Given information:
--- START ---
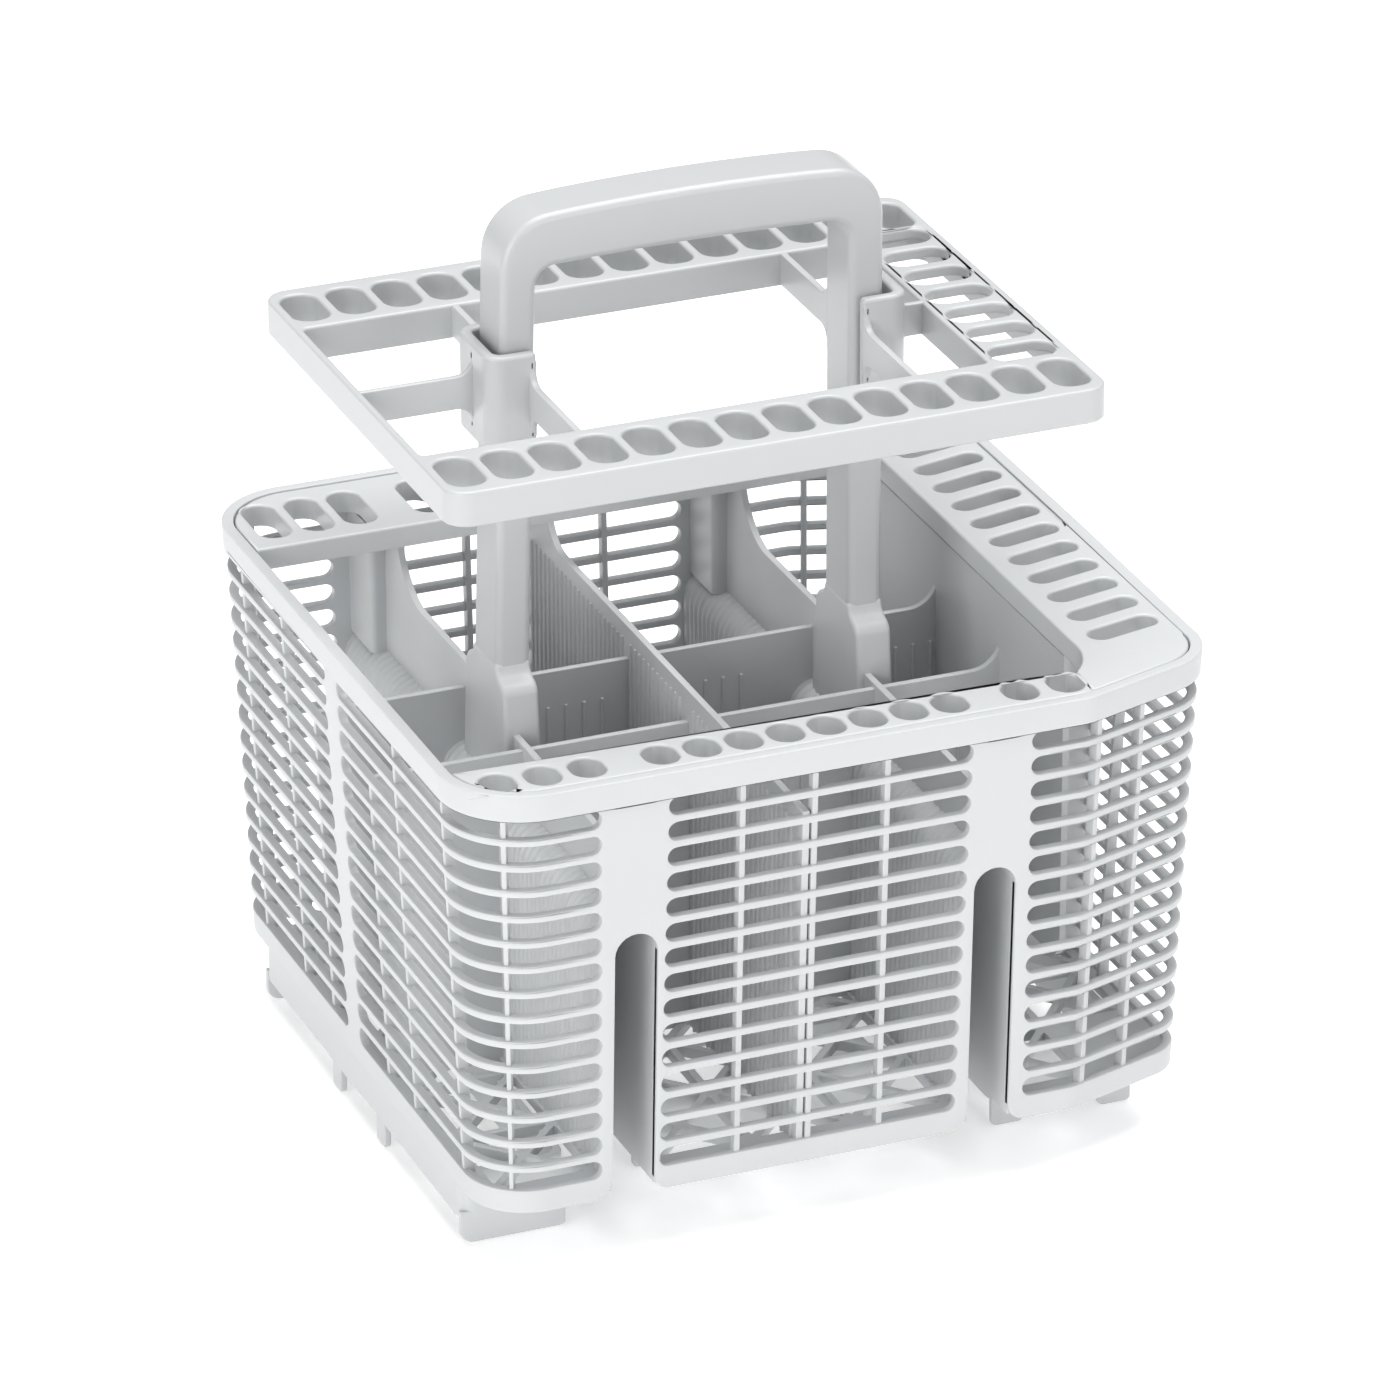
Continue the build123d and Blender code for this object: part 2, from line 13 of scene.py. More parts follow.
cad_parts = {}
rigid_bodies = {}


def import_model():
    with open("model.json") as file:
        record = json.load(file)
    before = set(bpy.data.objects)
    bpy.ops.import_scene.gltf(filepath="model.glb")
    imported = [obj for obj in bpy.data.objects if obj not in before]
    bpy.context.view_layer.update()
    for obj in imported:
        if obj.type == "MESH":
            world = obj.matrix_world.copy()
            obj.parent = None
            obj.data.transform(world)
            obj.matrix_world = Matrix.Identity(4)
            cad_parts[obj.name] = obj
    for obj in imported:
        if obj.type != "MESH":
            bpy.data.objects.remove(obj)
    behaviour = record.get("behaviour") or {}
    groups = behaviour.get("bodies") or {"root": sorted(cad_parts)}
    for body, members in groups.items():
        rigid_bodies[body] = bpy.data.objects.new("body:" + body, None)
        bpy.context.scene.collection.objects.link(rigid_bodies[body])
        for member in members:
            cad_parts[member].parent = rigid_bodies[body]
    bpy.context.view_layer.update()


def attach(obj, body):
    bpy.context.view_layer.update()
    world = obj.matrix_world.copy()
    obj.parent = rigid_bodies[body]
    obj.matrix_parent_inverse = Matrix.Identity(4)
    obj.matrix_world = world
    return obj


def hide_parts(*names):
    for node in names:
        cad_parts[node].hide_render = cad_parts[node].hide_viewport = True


for leftover in list(bpy.data.objects):
    bpy.data.objects.remove(leftover)
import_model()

# Tub walls
# The tub is one polypropylene moulding. Its walls are sheets of level slats with round-ended
# slots, bent round four corners and leaning in by 2.5 degrees so that they leave the mould.
RIM_LENGTH, RIM_WIDTH, RIM_TOP = 194.6, 187.6, 127.4
LEFT_CORNER, RIGHT_CORNER, CREASE = 20.8, 16.6, 14.0
CHAMFER_START, CHAMFER_TURN = 59.3, math.radians(17.8)
LEAN = math.tan(math.radians(2.5))
WALL_BOTTOM, WALL, BAND, BAND_STEP = 15.8, 2.4, 6.9, 0.6
SLOT_ROWS, SLOT_PITCH, SLOT_HEIGHT = 15, 6.7, 4.8
SIDE_STRIP = (-2.0, 6.0)
# Where each panel's slots end in X at the top row, and how far that drifts down to the last row
PANEL_ENDS = ((-64.0, 1.0), (-47.2, -1.2), (29.4, -2.0), (44.5, 0.6))
TUNNELS, TUNNEL_HALF, TUNNEL_TOP = (-54.9, 36.1), 5.3, 86.0
# The panels' rounded feet beside the tunnel mouths, from left to right
MOUTH_CORNERS = (5.5, 3.5, 5.5, 4.5)
INNER_TOP, EDGE, WALL_EDGE = 121.0, 0.3, 0.45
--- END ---
Task goal:
Print all the data exactly.

Response:
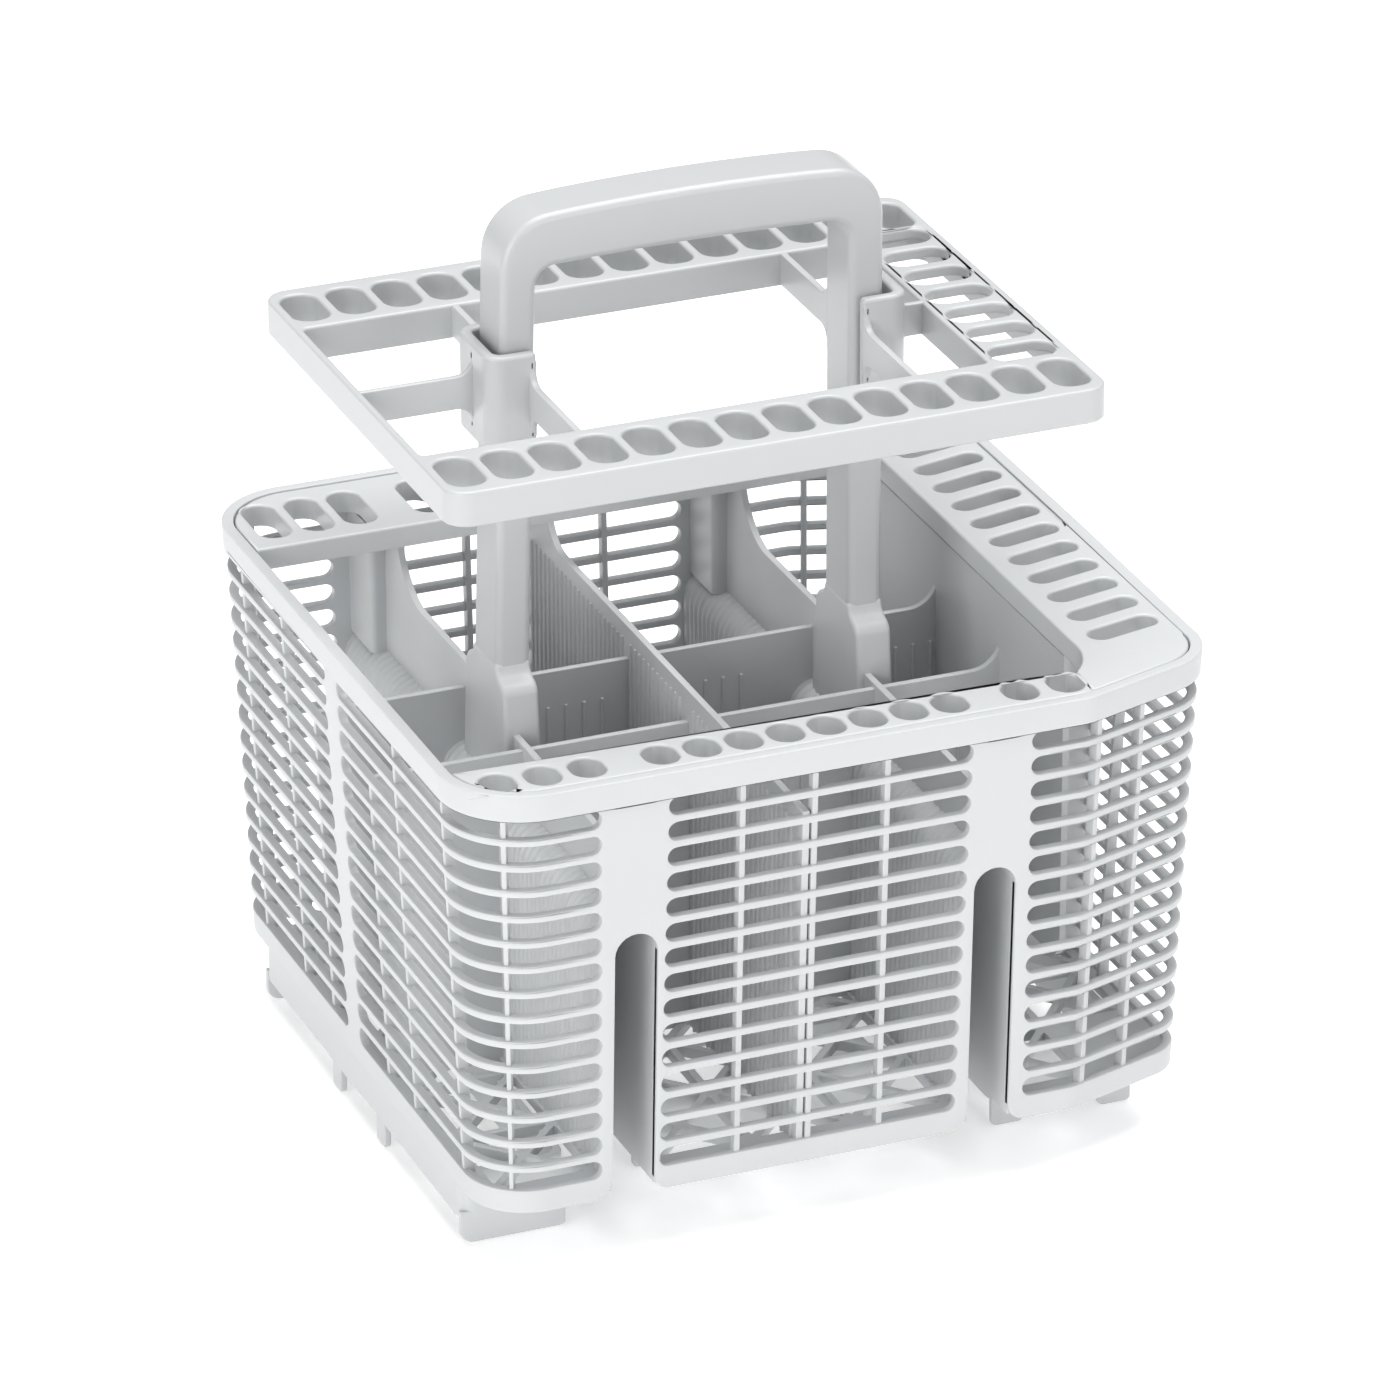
Continue the build123d and Blender code for this object: part 2, from line 13 of scene.py. More parts follow.
cad_parts = {}
rigid_bodies = {}


def import_model():
    with open("model.json") as file:
        record = json.load(file)
    before = set(bpy.data.objects)
    bpy.ops.import_scene.gltf(filepath="model.glb")
    imported = [obj for obj in bpy.data.objects if obj not in before]
    bpy.context.view_layer.update()
    for obj in imported:
        if obj.type == "MESH":
            world = obj.matrix_world.copy()
            obj.parent = None
            obj.data.transform(world)
            obj.matrix_world = Matrix.Identity(4)
            cad_parts[obj.name] = obj
    for obj in imported:
        if obj.type != "MESH":
            bpy.data.objects.remove(obj)
    behaviour = record.get("behaviour") or {}
    groups = behaviour.get("bodies") or {"root": sorted(cad_parts)}
    for body, members in groups.items():
        rigid_bodies[body] = bpy.data.objects.new("body:" + body, None)
        bpy.context.scene.collection.objects.link(rigid_bodies[body])
        for member in members:
            cad_parts[member].parent = rigid_bodies[body]
    bpy.context.view_layer.update()


def attach(obj, body):
    bpy.context.view_layer.update()
    world = obj.matrix_world.copy()
    obj.parent = rigid_bodies[body]
    obj.matrix_parent_inverse = Matrix.Identity(4)
    obj.matrix_world = world
    return obj


def hide_parts(*names):
    for node in names:
        cad_parts[node].hide_render = cad_parts[node].hide_viewport = True


for leftover in list(bpy.data.objects):
    bpy.data.objects.remove(leftover)
import_model()

# Tub walls
# The tub is one polypropylene moulding. Its walls are sheets of level slats with round-ended
# slots, bent round four corners and leaning in by 2.5 degrees so that they leave the mould.
RIM_LENGTH, RIM_WIDTH, RIM_TOP = 194.6, 187.6, 127.4
LEFT_CORNER, RIGHT_CORNER, CREASE = 20.8, 16.6, 14.0
CHAMFER_START, CHAMFER_TURN = 59.3, math.radians(17.8)
LEAN = math.tan(math.radians(2.5))
WALL_BOTTOM, WALL, BAND, BAND_STEP = 15.8, 2.4, 6.9, 0.6
SLOT_ROWS, SLOT_PITCH, SLOT_HEIGHT = 15, 6.7, 4.8
SIDE_STRIP = (-2.0, 6.0)
# Where each panel's slots end in X at the top row, and how far that drifts down to the last row
PANEL_ENDS = ((-64.0, 1.0), (-47.2, -1.2), (29.4, -2.0), (44.5, 0.6))
TUNNELS, TUNNEL_HALF, TUNNEL_TOP = (-54.9, 36.1), 5.3, 86.0
# The panels' rounded feet beside the tunnel mouths, from left to right
MOUTH_CORNERS = (5.5, 3.5, 5.5, 4.5)
INNER_TOP, EDGE, WALL_EDGE = 121.0, 0.3, 0.45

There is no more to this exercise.